> **Exercise material**
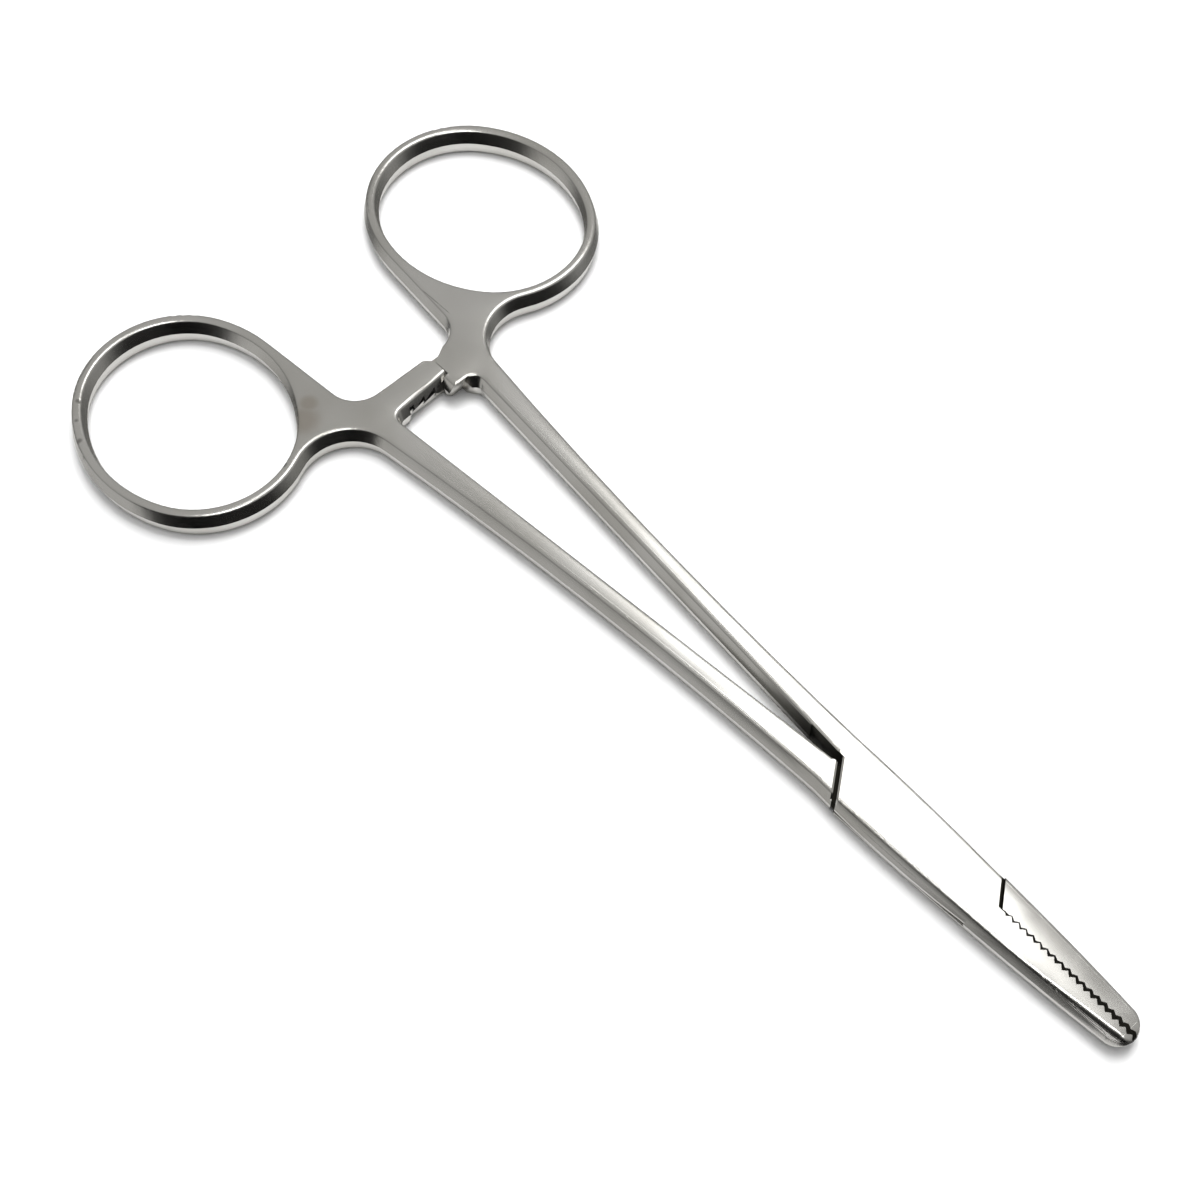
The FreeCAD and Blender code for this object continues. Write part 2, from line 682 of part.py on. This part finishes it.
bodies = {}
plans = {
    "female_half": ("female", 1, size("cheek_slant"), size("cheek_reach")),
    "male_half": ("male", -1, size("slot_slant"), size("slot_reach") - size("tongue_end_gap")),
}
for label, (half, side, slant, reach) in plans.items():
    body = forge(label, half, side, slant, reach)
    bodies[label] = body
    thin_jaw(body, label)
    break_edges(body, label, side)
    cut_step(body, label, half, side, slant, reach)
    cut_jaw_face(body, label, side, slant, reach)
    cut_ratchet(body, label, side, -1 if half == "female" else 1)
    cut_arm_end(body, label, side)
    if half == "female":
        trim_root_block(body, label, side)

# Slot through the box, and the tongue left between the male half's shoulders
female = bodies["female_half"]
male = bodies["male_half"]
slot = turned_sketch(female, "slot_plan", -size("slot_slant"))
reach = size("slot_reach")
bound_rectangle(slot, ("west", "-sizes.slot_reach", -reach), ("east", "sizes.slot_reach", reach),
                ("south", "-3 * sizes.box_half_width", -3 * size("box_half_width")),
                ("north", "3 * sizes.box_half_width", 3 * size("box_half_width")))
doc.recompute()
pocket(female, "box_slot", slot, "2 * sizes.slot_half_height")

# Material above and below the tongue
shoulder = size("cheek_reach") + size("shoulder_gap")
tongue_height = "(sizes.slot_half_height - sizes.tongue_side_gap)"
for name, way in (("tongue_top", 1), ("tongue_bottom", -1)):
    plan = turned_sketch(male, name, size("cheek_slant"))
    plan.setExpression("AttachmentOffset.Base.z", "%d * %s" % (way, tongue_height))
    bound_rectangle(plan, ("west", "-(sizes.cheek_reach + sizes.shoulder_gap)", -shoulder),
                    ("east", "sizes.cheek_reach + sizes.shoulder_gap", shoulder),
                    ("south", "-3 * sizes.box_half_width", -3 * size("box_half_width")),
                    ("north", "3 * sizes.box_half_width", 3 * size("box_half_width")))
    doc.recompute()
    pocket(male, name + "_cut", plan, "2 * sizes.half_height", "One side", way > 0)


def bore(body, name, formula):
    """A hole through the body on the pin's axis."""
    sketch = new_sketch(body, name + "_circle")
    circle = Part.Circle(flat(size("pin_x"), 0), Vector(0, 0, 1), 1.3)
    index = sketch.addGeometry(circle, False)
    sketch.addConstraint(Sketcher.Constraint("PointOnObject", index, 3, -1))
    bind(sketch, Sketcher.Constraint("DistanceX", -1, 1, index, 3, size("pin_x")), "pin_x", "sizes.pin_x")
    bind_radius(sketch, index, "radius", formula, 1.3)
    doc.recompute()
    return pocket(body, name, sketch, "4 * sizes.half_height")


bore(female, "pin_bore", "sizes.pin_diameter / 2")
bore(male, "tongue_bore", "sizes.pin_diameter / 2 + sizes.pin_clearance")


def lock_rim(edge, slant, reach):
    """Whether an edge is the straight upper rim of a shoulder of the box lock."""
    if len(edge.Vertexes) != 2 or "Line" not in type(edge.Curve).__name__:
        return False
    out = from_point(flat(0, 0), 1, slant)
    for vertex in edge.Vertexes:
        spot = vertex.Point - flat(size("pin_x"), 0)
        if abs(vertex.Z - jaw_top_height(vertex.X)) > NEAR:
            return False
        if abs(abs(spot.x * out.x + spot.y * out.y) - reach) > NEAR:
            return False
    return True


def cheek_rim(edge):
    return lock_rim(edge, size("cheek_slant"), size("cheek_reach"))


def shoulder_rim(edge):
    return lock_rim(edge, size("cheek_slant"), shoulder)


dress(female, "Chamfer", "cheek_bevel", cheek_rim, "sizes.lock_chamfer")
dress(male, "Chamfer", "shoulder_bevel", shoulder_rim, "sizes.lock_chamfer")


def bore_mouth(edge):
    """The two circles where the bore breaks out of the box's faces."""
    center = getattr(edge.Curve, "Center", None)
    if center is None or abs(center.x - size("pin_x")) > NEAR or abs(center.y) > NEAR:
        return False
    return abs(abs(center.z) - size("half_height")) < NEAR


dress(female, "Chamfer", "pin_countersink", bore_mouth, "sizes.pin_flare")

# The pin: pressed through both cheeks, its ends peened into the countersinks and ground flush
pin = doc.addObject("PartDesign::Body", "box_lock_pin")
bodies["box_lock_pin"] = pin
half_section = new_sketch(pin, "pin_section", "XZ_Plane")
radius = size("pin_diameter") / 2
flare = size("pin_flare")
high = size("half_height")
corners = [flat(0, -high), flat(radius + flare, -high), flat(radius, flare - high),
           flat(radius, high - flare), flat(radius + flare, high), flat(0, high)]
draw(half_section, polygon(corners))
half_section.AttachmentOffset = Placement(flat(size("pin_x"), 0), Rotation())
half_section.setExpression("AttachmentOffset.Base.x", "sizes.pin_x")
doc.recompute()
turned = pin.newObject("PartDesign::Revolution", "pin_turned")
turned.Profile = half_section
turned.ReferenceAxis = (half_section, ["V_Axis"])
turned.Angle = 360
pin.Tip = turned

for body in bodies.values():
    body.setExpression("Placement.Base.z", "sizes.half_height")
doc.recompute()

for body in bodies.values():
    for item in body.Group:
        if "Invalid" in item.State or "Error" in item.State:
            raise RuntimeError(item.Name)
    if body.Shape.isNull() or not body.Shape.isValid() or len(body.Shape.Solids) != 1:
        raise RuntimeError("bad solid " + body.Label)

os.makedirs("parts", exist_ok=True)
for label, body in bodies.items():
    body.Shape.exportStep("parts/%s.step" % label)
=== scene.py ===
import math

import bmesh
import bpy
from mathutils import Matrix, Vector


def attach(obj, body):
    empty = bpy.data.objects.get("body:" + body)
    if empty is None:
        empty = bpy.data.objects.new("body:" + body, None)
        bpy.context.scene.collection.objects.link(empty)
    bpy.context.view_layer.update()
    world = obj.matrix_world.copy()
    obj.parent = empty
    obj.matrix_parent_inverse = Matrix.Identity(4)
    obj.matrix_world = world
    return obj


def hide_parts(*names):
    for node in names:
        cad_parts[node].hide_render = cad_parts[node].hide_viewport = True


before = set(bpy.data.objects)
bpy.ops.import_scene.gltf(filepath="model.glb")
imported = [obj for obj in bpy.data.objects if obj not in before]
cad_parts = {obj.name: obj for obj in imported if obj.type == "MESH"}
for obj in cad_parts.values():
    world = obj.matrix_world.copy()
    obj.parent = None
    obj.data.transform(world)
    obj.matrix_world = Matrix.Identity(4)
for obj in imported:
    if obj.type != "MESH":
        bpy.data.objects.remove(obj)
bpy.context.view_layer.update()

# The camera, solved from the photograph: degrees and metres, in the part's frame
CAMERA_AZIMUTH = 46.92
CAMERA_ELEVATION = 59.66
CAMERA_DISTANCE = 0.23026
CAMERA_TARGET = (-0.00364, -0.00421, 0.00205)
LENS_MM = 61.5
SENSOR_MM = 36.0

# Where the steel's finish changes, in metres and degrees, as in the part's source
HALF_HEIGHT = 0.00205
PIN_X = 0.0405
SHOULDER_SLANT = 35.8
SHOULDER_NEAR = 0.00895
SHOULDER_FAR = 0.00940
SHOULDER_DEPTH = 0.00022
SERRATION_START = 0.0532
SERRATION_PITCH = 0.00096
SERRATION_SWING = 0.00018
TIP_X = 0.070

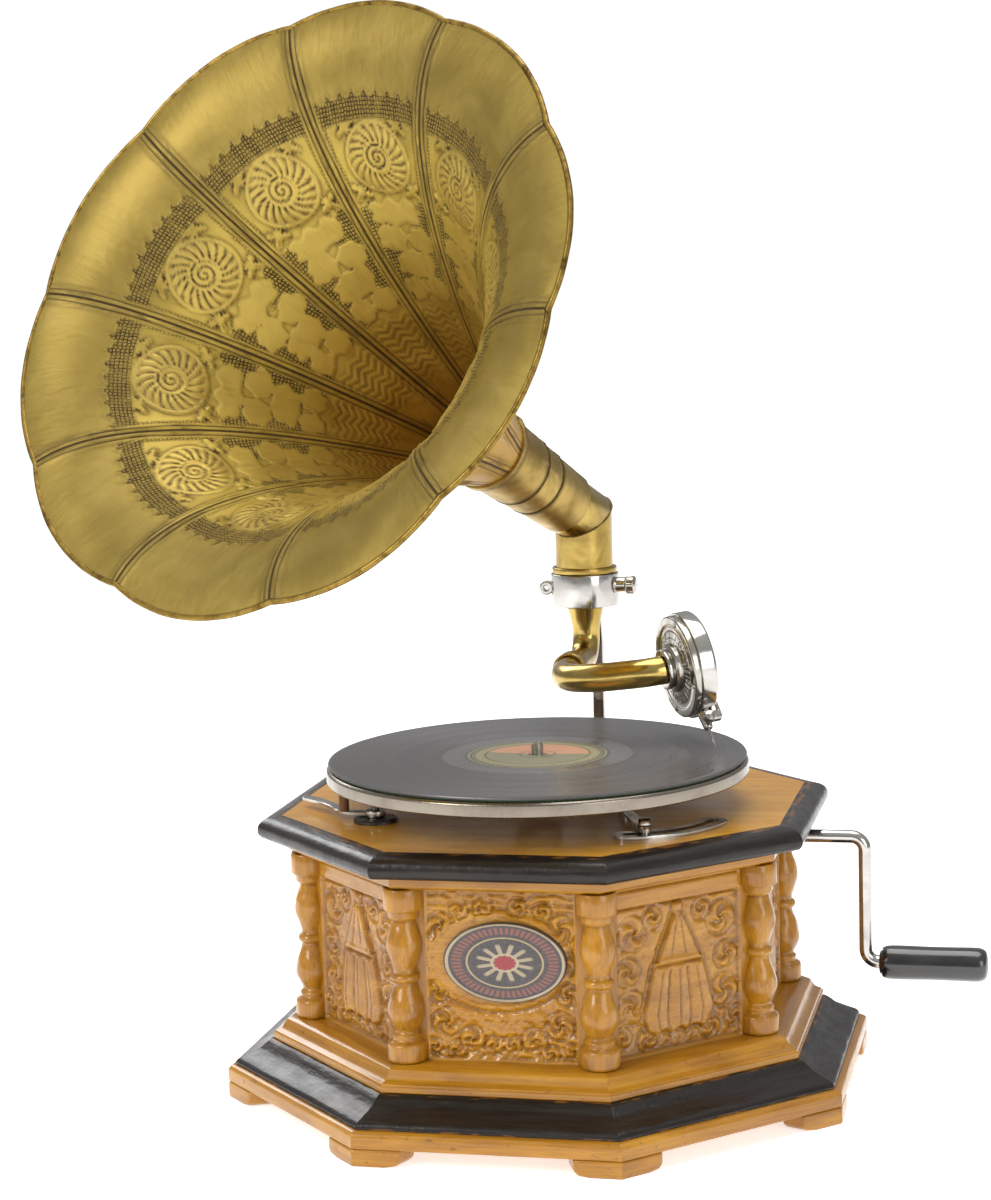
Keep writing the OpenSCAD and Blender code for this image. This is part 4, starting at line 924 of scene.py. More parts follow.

> **What to produce**
Go back over the listing above and copy exactly the lines that begin at the line with "turned.Profile = half_section" and stop after the line with "obj.matrix_parent_inverse = Matrix.Identity(4)"; leave out every other line.

> **Output for this task**
turned.Profile = half_section
turned.ReferenceAxis = (half_section, ["V_Axis"])
turned.Angle = 360
pin.Tip = turned

for body in bodies.values():
    body.setExpression("Placement.Base.z", "sizes.half_height")
doc.recompute()

for body in bodies.values():
    for item in body.Group:
        if "Invalid" in item.State or "Error" in item.State:
            raise RuntimeError(item.Name)
    if body.Shape.isNull() or not body.Shape.isValid() or len(body.Shape.Solids) != 1:
        raise RuntimeError("bad solid " + body.Label)

os.makedirs("parts", exist_ok=True)
for label, body in bodies.items():
    body.Shape.exportStep("parts/%s.step" % label)
=== scene.py ===
import math

import bmesh
import bpy
from mathutils import Matrix, Vector


def attach(obj, body):
    empty = bpy.data.objects.get("body:" + body)
    if empty is None:
        empty = bpy.data.objects.new("body:" + body, None)
        bpy.context.scene.collection.objects.link(empty)
    bpy.context.view_layer.update()
    world = obj.matrix_world.copy()
    obj.parent = empty
    obj.matrix_parent_inverse = Matrix.Identity(4)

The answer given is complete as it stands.